**INFORMATION SUPPLIED**.

— begin —

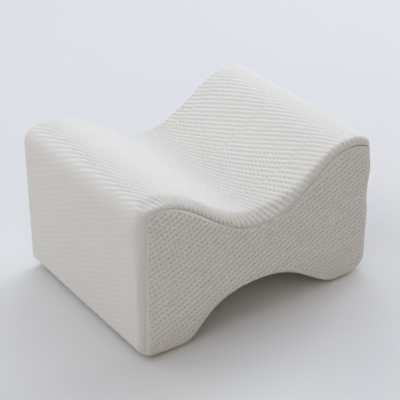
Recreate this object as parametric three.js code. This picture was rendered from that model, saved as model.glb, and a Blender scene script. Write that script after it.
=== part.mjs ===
// A knee cushion shaped like an hourglass: a firm filled body in a knitted band, with a panel sewn on at
// each end.
// Millimetres, +Z up. X runs across the two lobes, Y along the depth, and the front end faces -Y.
// The origin lies under the middle of the cushion, on the surface that its two feet rest on.

import * as THREE from 'three';

// Overall sizes.
const END_WIDTH = 250; // across the flat sides, measured at the ends
const DEPTH = 184; // from end to end, measured at the seams
const MID_HEIGHT = 72; // height of the middle line that the outline is measured from
const SADDLE_RISE = 35; // middle line up to the bottom of the saddle
const ARCH_DROP = 38; // middle line down to the roof of the arch
const SWELL = 1; // how far the sides and top stand out halfway along the depth
const LEVEL_TILT = 0.67; // the downward part of a surface's normal past which it doesn't swell

// The end outline, one row for each lobe, measured from the middle line.
// frontX, backX, frontZ, backZ: the lobe's crest or foot at the two ends.
// level: width of the level strip there. innerPull, outerPull: reach of the curve on its two sides.
// waistPull: reach of the curve at the waist. sideZ: end of the flat side. sidePull: its reach to the corner.
const LOBES = {
  topLeft: {
    frontX: 107, backX: 103.5, frontZ: 77.5, backZ: 74.5, level: 4,
    innerPull: 38, outerPull: 11, waistPull: 41, sideZ: 57, sidePull: 14.5,
  },
  topRight: {
    frontX: 97.5, backX: 101.5, frontZ: 72.5, backZ: 74, level: 4,
    innerPull: 35, outerPull: 10, waistPull: 45.5, sideZ: 55, sidePull: 12,
  },
  lowLeft: {
    frontX: 91.5, backX: 91.5, frontZ: MID_HEIGHT, backZ: MID_HEIGHT, level: 14,
    innerPull: 29, outerPull: 9, waistPull: 68, sideZ: 57, sidePull: 10,
  },
  lowRight: {
    frontX: 97.5, backX: 97.5, frontZ: MID_HEIGHT, backZ: MID_HEIGHT, level: 14,
    innerPull: 26.5, outerPull: 8.5, waistPull: 53, sideZ: 57.5, sidePull: 10,
  },
};

// The band's rolled end edge and the seam, each with its size at the lobes and at the waist.
const EDGE_RADIUS = { lobe: 5.2, waist: 12 };
const SEAM_INSET = { lobe: 6.6, waist: 13.3 };
const WAIST_REACH = 85; // half-width over which the waist's size fades into the lobe's

// The end panels.
const PANEL_THICKNESS = 2;
const PANEL_CROWN = 1.4; // how far the panel's middle stands out past its rim
const SEAM_GAP = 0.3; // clearance between the panel and the body

// Sections across the seam: past is the distance inwards from the seam, depth the distance behind the end.
// The body's lip runs from the floor of the panel's recess out to the end face.
const BODY_LIP = [
  { past: 0, depth: PANEL_THICKNESS + SEAM_GAP },
  { past: -0.25, depth: 0.8 },
  { past: -1, depth: 0.1 },
];
// The panel's rim runs from its outer face down into the seam and round to its inner face.
const PANEL_RIM = [
  { past: SEAM_GAP + 2.2, depth: 0 },
  { past: SEAM_GAP + 0.55, depth: 0.6 },
  { past: SEAM_GAP, depth: 1.2 },
  { past: SEAM_GAP, depth: PANEL_THICKNESS },
];

// Steps of the faceted surfaces.
const SLOPE_STEPS = 11;
const CORNER_STEPS = 6;
const COLUMNS = 2 * (SLOPE_STEPS + 1 + CORNER_STEPS); // across the end, from side to side
const ROWS = 8; // up the end, from underside to top
const EDGE_STEPS = 5;
const LENGTH_STEPS = 4;
const RIM_POINTS = 2 * (COLUMNS + ROWS);

const KNIT_COLOUR = 0xd9d7d4;
const PANEL_COLOUR = 0xd3d0cc;

function mix(from, to, share) {
  return from + (to - from) * share;
}

function curvePoints(corners, steps) {
  const [start, pullStart, pullEnd, end] = corners.map(([x, z]) => new THREE.Vector2(x, z));
  return new THREE.CubicBezierCurve(start, pullStart, pullEnd, end).getPoints(steps);
}

// One lobe of the outline, from the waist over the crest and round the corner to the flat side.
function lobePoints(lobe, waistZ, along) {
  const crestX = mix(lobe.frontX, lobe.backX, along);
  const crestZ = mix(lobe.frontZ, lobe.backZ, along);
  const inner = crestX - lobe.level / 2;
  const outer = crestX + lobe.level / 2;
  const side = END_WIDTH / 2;
  const sideTop = lobe.sideZ + lobe.sidePull;
  const slope = curvePoints(
    [[0, waistZ], [lobe.waistPull, waistZ], [inner - lobe.innerPull, crestZ], [inner, crestZ]],
    SLOPE_STEPS,
  );
  const corner = curvePoints(
    [[outer, crestZ], [outer + lobe.outerPull, crestZ], [side, sideTop], [side, lobe.sideZ]],
    CORNER_STEPS,
  );
  return [...slope, ...corner];
}

// The flat side between two corners, without its ends.
function sidePoints(fromZ, toZ) {
  const points = [];
  for (let step = 1; step < ROWS; step += 1) {
    points.push(new THREE.Vector2(END_WIDTH / 2, mix(fromZ, toZ, step / ROWS)));
  }
  return points;
}

function flipped(points, signX, signZ) {
  return points.map((point) => new THREE.Vector2(point.x * signX, point.y * signZ));
}

// The whole outline as a ring, anticlockwise from the lower left, at a share of the depth from the front.
function outline(along) {
  const topLeft = flipped(lobePoints(LOBES.topLeft, SADDLE_RISE, along), -1, 1);
  const topRight = lobePoints(LOBES.topRight, SADDLE_RISE, along);
  const lowLeft = flipped(lobePoints(LOBES.lowLeft, ARCH_DROP, along), -1, -1);
  const lowRight = flipped(lobePoints(LOBES.lowRight, ARCH_DROP, along), 1, -1);
  return [
    ...lowLeft.reverse(),
    ...lowRight.slice(1),
    ...sidePoints(-LOBES.lowRight.sideZ, LOBES.topRight.sideZ),
    ...topRight.reverse(),
    ...topLeft.slice(1),
    ...flipped(sidePoints(LOBES.topLeft.sideZ, -LOBES.lowLeft.sideZ), -1, 1),
  ];
}

function outwardNormals(ring) {
  return ring.map((point, index) => {
    const before = ring[(index + RIM_POINTS - 1) % RIM_POINTS];
    const after = ring[(index + 1) % RIM_POINTS];
    return new THREE.Vector2(after.y - before.y, before.x - after.x).normalize();
  });
}

// A size that fades from its value at the waist to its value at the lobes.
function sizeAt(size, x) {
  const nearness = 0.5 + 0.5 * Math.cos(Math.PI * Math.min(Math.abs(x) / WAIST_REACH, 1));
  return mix(size.lobe, size.waist, nearness);
}

// The sides and the top swell in full, and what faces down more steeply than LEVEL_TILT stays level.
function swellShare(normal) {
  return Math.max(0, Math.min(1, 1 + normal.y / LEVEL_TILT));
}

// A ring of the solid at the depth y, drawn in from the outline by insetAt(x).
function ringAt(y, insetAt) {
  const along = y / DEPTH + 0.5;
  const points = outline(along);
  const normals = outwardNormals(points);
  const swell = SWELL * (1 - (2 * along - 1) ** 2);
  return points.map((point, index) => {
    const normal = normals[index];
    const offset = swell * swellShare(normal) - insetAt(point.x);
    return new THREE.Vector3(
      point.x + normal.x * offset,
      y,
      MID_HEIGHT + point.y + normal.y * offset,
    );
  });
}

// For one end, -1 the front and 1 the back, a function that makes its rings: each is drawn in from the
// end's outline by insetAt(x), and lies depthAt(x) behind the end.
function ringMaker(end) {
  return (insetAt, depthAt) => {
    const outer = outline((end + 1) / 2);
    const ring = ringAt((end * DEPTH) / 2, insetAt);
    ring.forEach((point, index) => {
      point.y -= end * depthAt(outer[index].x);
    });
    return ring;
  };
}

const makeFrontRing = ringMaker(-1);
const makeBackRing = ringMaker(1);

// Place of a rim point of the end grid in the ring's order.
function rimIndex(column, row) {
  if (row === 0) {
    return column;
  }
  if (column === COLUMNS) {
    return COLUMNS + row;
  }
  if (row === ROWS) {
    return 2 * COLUMNS + ROWS - column;
  }
  return RIM_POINTS - row;
}

// A smooth hill over the end grid: none at the rim, 1 in the middle.
function crownShare(point, ring, row) {
  const halfWidth = ring[rimIndex(COLUMNS, row)].x;
  const up = (2 * row) / ROWS - 1;
  return (1 - (point.x / halfWidth) ** 8) * (1 - up ** 4);
}

// A point inside a ring, blended from the four stretches of its rim.
function blendedPoint(ring, column, row) {
  const across = column / COLUMNS;
  const up = row / ROWS;
  const rim = (c, r) => ring[rimIndex(c, r)];
  const point = new THREE.Vector3();
  point.addScaledVector(rim(column, 0), 1 - up);
  point.addScaledVector(rim(column, ROWS), up);
  point.addScaledVector(rim(0, row), 1 - across);
  point.addScaledVector(rim(COLUMNS, row), across);
  point.addScaledVector(rim(0, 0), -(1 - across) * (1 - up));
  point.addScaledVector(rim(COLUMNS, 0), -across * (1 - up));
  point.addScaledVector(rim(0, ROWS), -(1 - across) * up);
  point.addScaledVector(rim(COLUMNS, ROWS), -across * up);
  return point;
}

// The places of an end grid's points in the solid: its rim is a ring that starts at firstIndex, and its
// inner points are added to the solid's own.
function endGrid(points, ring, firstIndex, crown) {
  const grid = [];
  for (let column = 0; column <= COLUMNS; column += 1) {
    grid.push([]);
    for (let row = 0; row <= ROWS; row += 1) {
      if (column % COLUMNS === 0 || row % ROWS === 0) {
        grid[column].push(firstIndex + rimIndex(column, row));
      } else {
        const point = blendedPoint(ring, column, row);
        point.y += crown * crownShare(point, ring, row);
        grid[column].push(points.push(point) - 1);
      }
    }
  }
  return grid;
}

// Joins rings, given from front to back, into one closed solid, with a crowned grid over each end.
function closedSolid(rings, frontCrown, backCrown) {
  const points = rings.flat();
  const faces = [];
  const addQuad = (a, b, c, d) => {
    faces.push(a, b, c, a, c, d);
  };
  const lastIndex = (rings.length - 1) * RIM_POINTS;
  for (let here = 0; here < lastIndex; here += RIM_POINTS) {
    const beyond = here + RIM_POINTS;
    for (let index = 0; index < RIM_POINTS; index += 1) {
      const next = (index + 1) % RIM_POINTS;
      addQuad(here + index, beyond + index, beyond + next, here + next);
    }
  }
  const front = endGrid(points, rings[0], 0, frontCrown);
  const back = endGrid(points, rings[rings.length - 1], lastIndex, backCrown);
  for (let column = 0; column < COLUMNS; column += 1) {
    for (let row = 0; row < ROWS; row += 1) {
      addQuad(front[column][row], front[column + 1][row], front[column + 1][row + 1], front[column][row + 1]);
      addQuad(back[column][row], back[column][row + 1], back[column + 1][row + 1], back[column + 1][row]);
    }
  }
  const geometry = new THREE.BufferGeometry();
  const coordinates = points.flatMap((point) => point.toArray());
  geometry.setAttribute('position', new THREE.Float32BufferAttribute(coordinates, 3));
  geometry.setIndex(faces);
  geometry.computeVertexNormals();
  return geometry;
}

// The rings that follow a section across the seam.
function seamRings(makeRing, section) {
  return section.map(({ past, depth }) => makeRing((x) => sizeAt(SEAM_INSET, x) + past, () => depth));
}

// The rings of the band's rolled edge, from the end face round to the band's outer side.
function edgeRings(makeRing) {
  const rings = [];
  for (let step = 0; step <= EDGE_STEPS; step += 1) {
    const turn = (Math.PI / 2) * (1 - step / EDGE_STEPS);
    rings.push(makeRing(
      (x) => sizeAt(EDGE_RADIUS, x) * (1 - Math.cos(turn)),
      (x) => sizeAt(EDGE_RADIUS, x) * (1 - Math.sin(turn)),
    ));
  }
  return rings;
}

function bodyGeometry() {
  const front = [...seamRings(makeFrontRing, BODY_LIP), ...edgeRings(makeFrontRing)];
  const back = [...seamRings(makeBackRing, BODY_LIP), ...edgeRings(makeBackRing)];
  const middle = [];
  for (let step = 1; step < LENGTH_STEPS; step += 1) {
    middle.push(ringAt(mix(-DEPTH / 2, DEPTH / 2, step / LENGTH_STEPS), () => 0));
  }
  return closedSolid([...front, ...middle, ...back.reverse()], -PANEL_CROWN, PANEL_CROWN);
}

function frontPanelGeometry() {
  return closedSolid(seamRings(makeFrontRing, PANEL_RIM), -PANEL_CROWN, -PANEL_CROWN);
}

function backPanelGeometry() {
  return closedSolid(seamRings(makeBackRing, PANEL_RIM).reverse(), PANEL_CROWN, PANEL_CROWN);
}

function addPiece(group, name, geometry, colour) {
  const material = new THREE.MeshStandardMaterial({ color: colour, roughness: 0.95, metalness: 0 });
  const mesh = new THREE.Mesh(geometry, material);
  mesh.name = name;
  group.add(mesh);
}

const kneePillow = new THREE.Group();
addPiece(kneePillow, 'band', bodyGeometry(), KNIT_COLOUR);
addPiece(kneePillow, 'front_panel', frontPanelGeometry(), PANEL_COLOUR);
addPiece(kneePillow, 'back_panel', backPanelGeometry(), PANEL_COLOUR);

export default kneePillow;
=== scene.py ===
import math

import bpy
import numpy as np
from mathutils import Matrix, Vector


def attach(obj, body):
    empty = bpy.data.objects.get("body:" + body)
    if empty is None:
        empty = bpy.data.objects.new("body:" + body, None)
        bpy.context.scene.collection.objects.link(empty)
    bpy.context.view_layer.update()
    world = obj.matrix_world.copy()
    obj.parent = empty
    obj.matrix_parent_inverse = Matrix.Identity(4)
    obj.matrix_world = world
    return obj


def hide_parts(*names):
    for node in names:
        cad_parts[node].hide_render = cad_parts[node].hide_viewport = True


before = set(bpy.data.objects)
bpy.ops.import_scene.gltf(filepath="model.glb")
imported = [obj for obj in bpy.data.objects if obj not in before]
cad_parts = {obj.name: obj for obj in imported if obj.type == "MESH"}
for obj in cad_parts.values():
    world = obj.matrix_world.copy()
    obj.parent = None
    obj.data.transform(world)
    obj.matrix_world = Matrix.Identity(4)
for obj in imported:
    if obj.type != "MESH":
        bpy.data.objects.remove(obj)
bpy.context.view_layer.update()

# Sizes are in millimetres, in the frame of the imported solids, and become metres where a mesh is made. The
# saddle's rise and the arch's drop are measured from MID_HEIGHT, and the saddle is SADDLE_FALL lower in
# front than at the back. Halfway along, the body swells by SWELL, less where it faces down, and not at all
# past LEVEL_TILT.
MM = 0.001
END_WIDTH = 250
DEPTH = 184
MID_HEIGHT = 72
SADDLE_RISE = 35
SADDLE_FALL = 3.5
ARCH_DROP = 35.6
SWELL = 1.0
LEVEL_TILT = 0.67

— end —

Quote verbatim the opening lines of the listing above, ending with the line where "const LEVEL_TILT = 0.67;" appears; include both endpoints and nothing more.

**RESULT OF THE EXERCISE**.
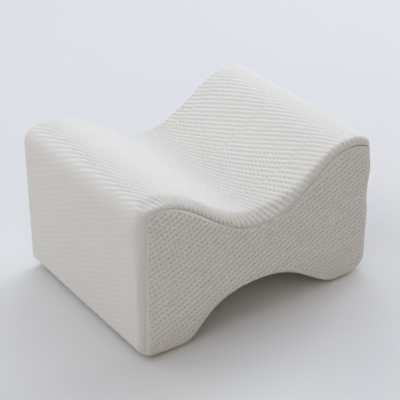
Recreate this object as parametric three.js code. This picture was rendered from that model, saved as model.glb, and a Blender scene script. Write that script after it.
=== part.mjs ===
// A knee cushion shaped like an hourglass: a firm filled body in a knitted band, with a panel sewn on at
// each end.
// Millimetres, +Z up. X runs across the two lobes, Y along the depth, and the front end faces -Y.
// The origin lies under the middle of the cushion, on the surface that its two feet rest on.

import * as THREE from 'three';

// Overall sizes.
const END_WIDTH = 250; // across the flat sides, measured at the ends
const DEPTH = 184; // from end to end, measured at the seams
const MID_HEIGHT = 72; // height of the middle line that the outline is measured from
const SADDLE_RISE = 35; // middle line up to the bottom of the saddle
const ARCH_DROP = 38; // middle line down to the roof of the arch
const SWELL = 1; // how far the sides and top stand out halfway along the depth
const LEVEL_TILT = 0.67; // the downward part of a surface's normal past which it doesn't swell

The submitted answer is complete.